Ein Motivator wie Oral wird in diesen Tagen geradezu ad absurdum geführt. Wie soll er seine Spieler für etwas heiß machen, das aller Voraussicht nach nicht stattfindet? Insofern gleicht das Training hinter verschlossenen Zäunen eher einer Beschäftigungstherapie bis zur endgültigen Klarheit, wie es weitergehen soll. Orals Feststellung ("Momentan hat Mutter Natur die Gewalt") ist daher eigentlich nichts hinzuzufügen.

Gleichwohl müssen sich die Verantwortlichen einen Zukunftsplan für die Nach-Corona-Zeit überlegen. Szenarien gibt es viele, doch aufgrund der Verzahnung der Ligen untereinander und der immensen internationalen Verflechtungen ist das im Fußball nicht so einfach wie beispielsweise in der Deutschen Eishockey-Liga, die zu einem relativ günstigen Zeitpunkt nach Abschluss der Punktrunde und vor den Play-offs einen zwar für Fans und Vereine gleichermaßen schmerzhaften, aber klaren Schnitt vollziehen konnte. Für den Fußball und den FC Ingolstadt ergeben sich mehrere Möglichkeiten.

Die möglichen Szenarien

Szenario 1: Die Saison wird unterbrochen und zu einem späteren Zeitpunkt fortgesetzt. Eine eher unwahrscheinliche Variante, da noch elf Spieltage auszutragen sind. Nur für den Fall, dass die EM verlegt wird, könnte sich ein ausreichendes Zeitfenster ergeben - vorausgesetzt die Epidemie flaut schnell ab. Sportlich gesehen wäre diese Lösung noch am gerechtesten, ist derzeit aber schwer vorhersehbar und kalkulierbar.

Szenario 2: Man annulliert die komplette Saison und fängt in der neuen Spielzeit von vorne an - ohne Auf- und Absteiger. Eine zwar leicht nachvollziehbare Lösung, die jedoch den bisherigen sportlichen Verlauf völlig außer acht lässt.

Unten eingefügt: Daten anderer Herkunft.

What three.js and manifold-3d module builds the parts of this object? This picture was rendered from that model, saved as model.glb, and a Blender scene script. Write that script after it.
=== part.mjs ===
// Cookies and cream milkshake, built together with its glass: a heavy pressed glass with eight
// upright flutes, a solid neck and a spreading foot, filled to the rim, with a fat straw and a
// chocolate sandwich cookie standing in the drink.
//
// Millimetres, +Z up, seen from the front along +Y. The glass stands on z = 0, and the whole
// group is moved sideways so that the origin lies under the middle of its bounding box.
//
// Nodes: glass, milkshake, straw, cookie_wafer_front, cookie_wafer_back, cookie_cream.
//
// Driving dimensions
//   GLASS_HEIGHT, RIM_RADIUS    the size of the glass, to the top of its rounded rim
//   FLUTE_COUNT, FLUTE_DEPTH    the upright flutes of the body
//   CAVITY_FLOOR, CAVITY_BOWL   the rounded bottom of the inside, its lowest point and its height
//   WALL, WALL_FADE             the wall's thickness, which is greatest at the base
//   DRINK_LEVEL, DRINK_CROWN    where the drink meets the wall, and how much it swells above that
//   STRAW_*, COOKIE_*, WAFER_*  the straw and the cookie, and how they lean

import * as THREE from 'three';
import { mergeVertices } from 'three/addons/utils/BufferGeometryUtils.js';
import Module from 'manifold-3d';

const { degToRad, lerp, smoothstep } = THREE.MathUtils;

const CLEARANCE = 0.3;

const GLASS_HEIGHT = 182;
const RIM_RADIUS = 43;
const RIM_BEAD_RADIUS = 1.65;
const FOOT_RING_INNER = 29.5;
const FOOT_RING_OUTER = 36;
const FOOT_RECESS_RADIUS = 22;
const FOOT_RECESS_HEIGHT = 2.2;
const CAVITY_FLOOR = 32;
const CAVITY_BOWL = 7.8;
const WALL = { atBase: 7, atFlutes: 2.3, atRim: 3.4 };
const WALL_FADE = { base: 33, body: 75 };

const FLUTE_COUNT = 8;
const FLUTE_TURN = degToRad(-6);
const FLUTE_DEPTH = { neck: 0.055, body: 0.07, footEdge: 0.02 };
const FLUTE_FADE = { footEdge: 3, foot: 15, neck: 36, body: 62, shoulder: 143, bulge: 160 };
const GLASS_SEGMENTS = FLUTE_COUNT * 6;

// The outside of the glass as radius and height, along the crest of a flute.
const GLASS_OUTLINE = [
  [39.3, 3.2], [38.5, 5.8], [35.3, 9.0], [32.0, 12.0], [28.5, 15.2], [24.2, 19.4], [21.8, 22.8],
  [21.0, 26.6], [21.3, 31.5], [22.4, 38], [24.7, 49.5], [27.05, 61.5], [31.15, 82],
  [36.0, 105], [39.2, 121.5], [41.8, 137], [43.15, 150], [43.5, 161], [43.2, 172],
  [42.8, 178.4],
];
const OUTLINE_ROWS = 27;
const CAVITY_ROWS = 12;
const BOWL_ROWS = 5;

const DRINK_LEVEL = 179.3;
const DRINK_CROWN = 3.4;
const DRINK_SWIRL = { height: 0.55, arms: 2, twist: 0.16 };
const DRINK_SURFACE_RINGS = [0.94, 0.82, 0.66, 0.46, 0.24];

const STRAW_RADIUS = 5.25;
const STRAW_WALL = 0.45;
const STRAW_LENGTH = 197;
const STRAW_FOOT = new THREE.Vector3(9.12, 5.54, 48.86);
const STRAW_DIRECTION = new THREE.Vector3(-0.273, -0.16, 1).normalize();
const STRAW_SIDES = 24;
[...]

Szenario 3: Man bricht die Saison ab und nimmt den aktuellen Stand als Endpunkt für alle Entscheidungen. Diese Variante ist relativ ungerecht und willkürlich aufgrund unterschiedlicher Gegner, Heim-, Auswärts- und Nachholspiele und dergleichen.

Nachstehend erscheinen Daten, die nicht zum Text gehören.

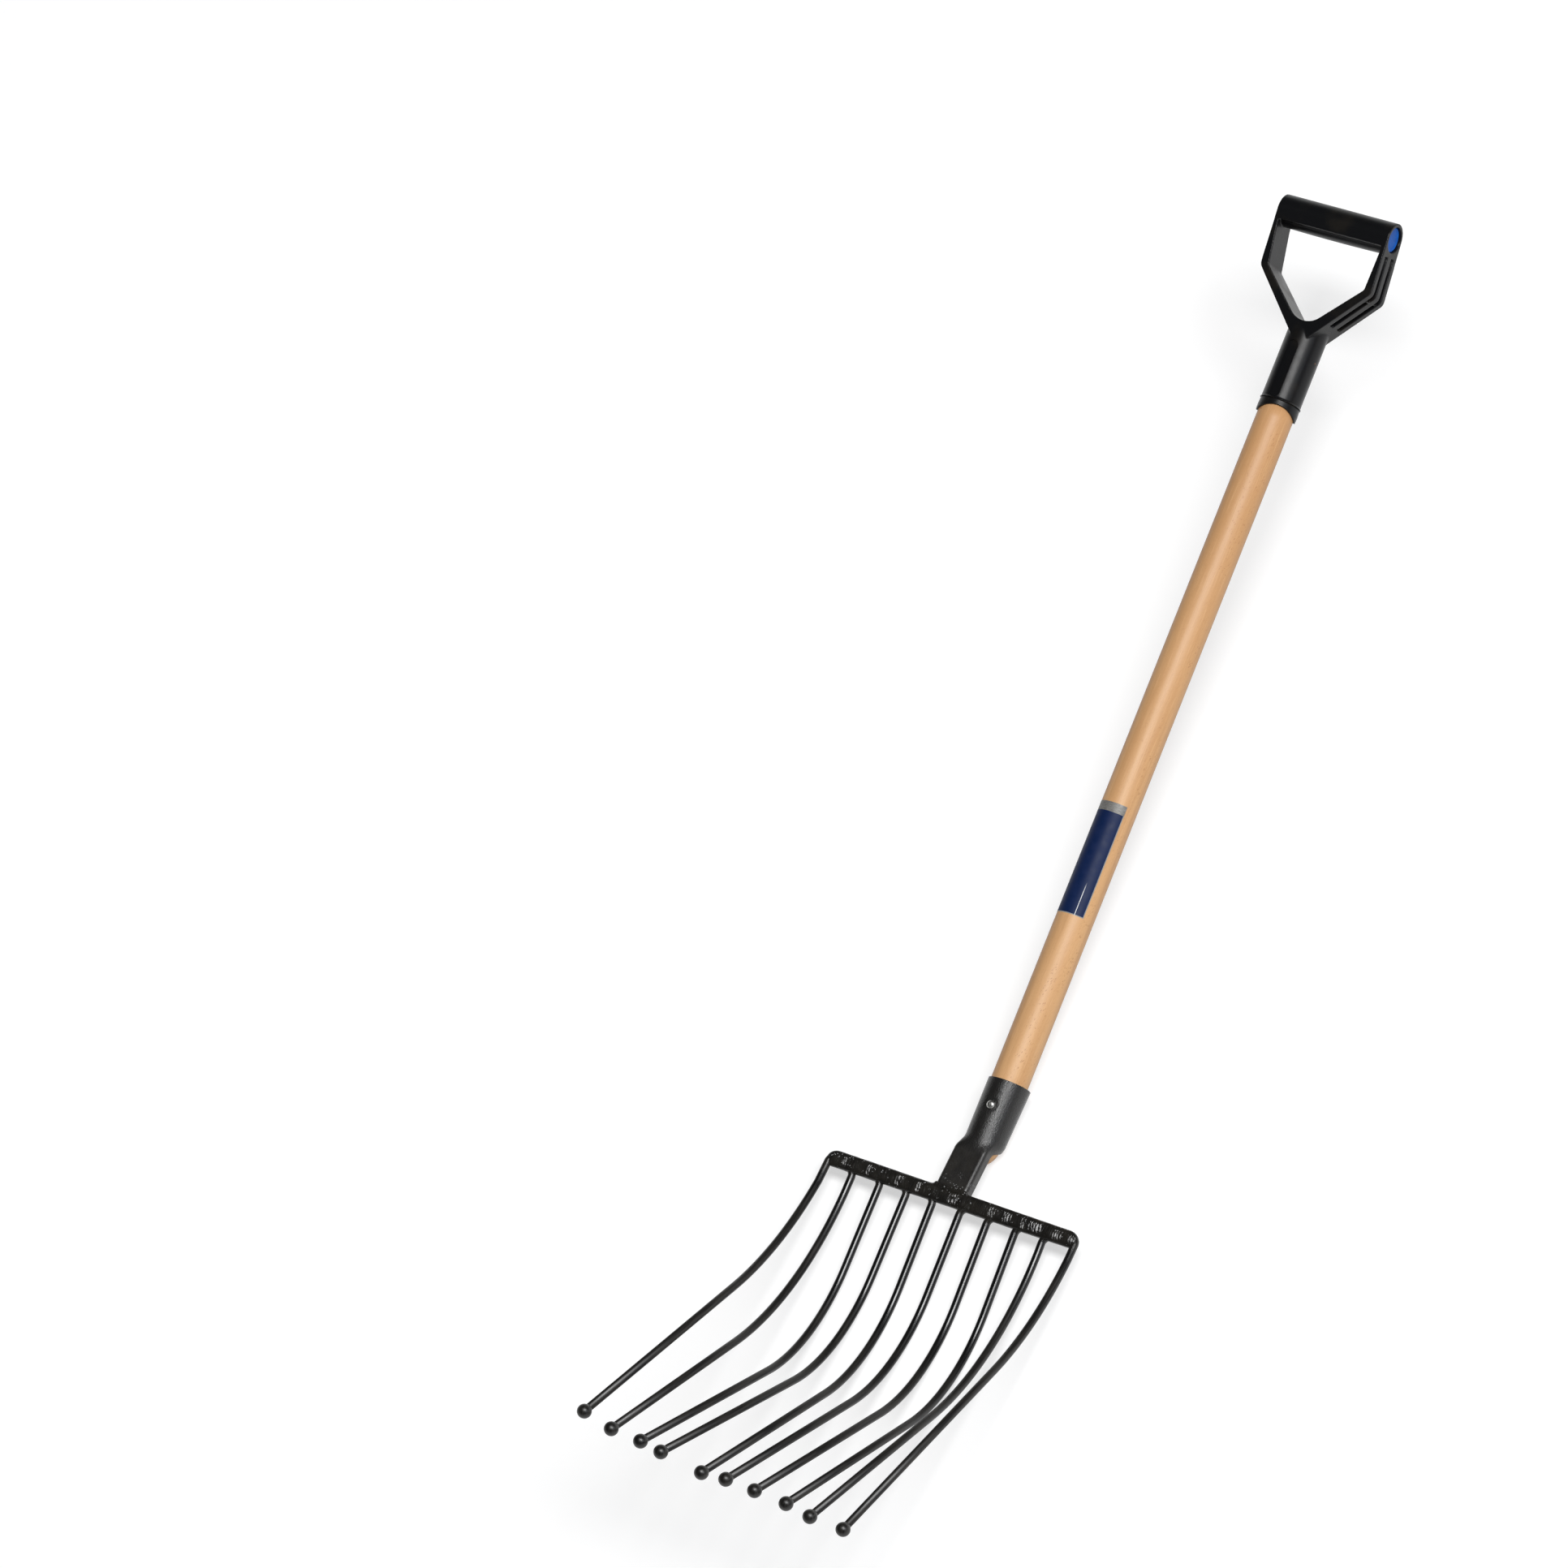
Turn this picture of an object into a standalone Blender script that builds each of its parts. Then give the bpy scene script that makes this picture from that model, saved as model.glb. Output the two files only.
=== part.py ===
"""Potato fork with ten ball-ended tines, a wooden shaft and a moulded D grip.

The tool's own frame has X along the crossbar, Y up the shaft and Z out of the
scooped front. The last step lays the finished fork on the ground, front up.
"""

import math

import bmesh
import bpy
from mathutils import Matrix, Vector

# Space left between pieces that touch, and how far a cutter reaches past what it cuts
GAP = 0.0003
PAST = 1.2

# Round steel rod that the tines and the crossbar are bent from
ROD = 0.0080
ROD_SIDES = 12
BALL = 0.0151
BALL_SEAT = 0.0035
BALL_SEGMENTS = 14
BALL_RINGS = 9

# Crossbar: the bow of the outer tines above, the short legs of the others below
CROSSBAR_HEIGHT = 0.0050
CROSSBAR_SLOPE = math.radians(-1.2)
BOW_BEND = 0.0090
LEG_BEND = 0.008
BEND_STEPS = 4

# Bend of a tine seen from the side: length before it starts, and its radius
OUTER_BEND = (0.0, 0.317)
SECOND_BEND = (0.0016, 0.273)
INNER_BEND = (0.0925, 0.161)
ARC_STEPS = 9
ROOT_LENGTH = 0.020

# Each hand-bent tine: place on the crossbar, drift sideways, length, tilt and turn in degrees, bend
TINES = {
    1: (-0.1417, -0.0037, 0.4544, 12.8, 32.9, OUTER_BEND),
    2: (-0.1122, -0.0030, 0.4671, 0.5, 50.2, SECOND_BEND),
    3: (-0.0806, -0.0026, 0.4852, 1.2, 54.9, INNER_BEND),
    4: (-0.0499, -0.0048, 0.4955, 0.8, 55.7, INNER_BEND),
    5: (-0.0200, -0.0010, 0.4777, -1.3, 54.8, INNER_BEND),
    6: (0.0117, -0.0022, 0.4825, -0.9, 55.2, INNER_BEND),
    7: (0.0428, 0.0024, 0.4894, -1.3, 56.2, INNER_BEND),
    8: (0.0748, 0.0030, 0.4850, -1.7, 55.6, INNER_BEND),
    9: (0.1057, 0.0070, 0.4785, -2.5, 51.0, SECOND_BEND),
    10: (0.1402, 0.0119, 0.4688, 10.1, 31.5, OUTER_BEND),
}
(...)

Szenario 4: Analog zu anderen Sportarten, die - wie beispielsweise im Wintersport - witterungsabhängig sind, wertet man nur einen Durchgang. Im Fall der Fußball-Ligen könnte das die Hinrunde sein. Sportlich einigermaßen gerecht, jeder hat zumindest einmal gegen jeden gespielt, zudem ist die Hinrunde in allen Ligen abgeschlossen.

Fazit: Egal, wozu sich die Vereinsvertreter entschließen und welche Feinheiten sie einbauen, die entscheidende Frage wird sein, wie sie sich untereinander einigen. Den größtmöglichen Konsens verspricht eventuell ein Zuckerl: die Ligen aufstocken und alle Aufstiegsanwärter zulassen, um in der Folgesaison dann über eine größere Anzahl an Absteigern die jeweiligen Ligen wieder auf ihre ursprüngliche Teilnehmerzahl zurückzuführen. Wie das jedoch terminlich umzusetzen wäre und welchen Zeitpunkt und Tabellenstand man für eine mögliche Aufstiegsregelung bestimmen würde, bliebe eine der spannenden Folgefragen. Ganz abgesehen davon, dass sich für viele Vereine auch existenzielle Fragen stellen - gerade in der 3. Liga, die ohnehin wirtschaftlich am meisten gebeutelt und nun zusätzlich von fehlenden Zuschauereinnahmen betroffen ist.

Profiteur oder Gelackmeierter?

Der FCI könnte je nach Variante Profiteur oder Gelackmeierter sein. Nach der Hinrunde waren die Schanzer Tabellenzweiter und standen somit auf einem direkten Aufstiegsrang. Würde man den jetzigen Zeitpunkt werten, wären sie als Fünfter bei jedweder Aufstiegsregelung außen vor.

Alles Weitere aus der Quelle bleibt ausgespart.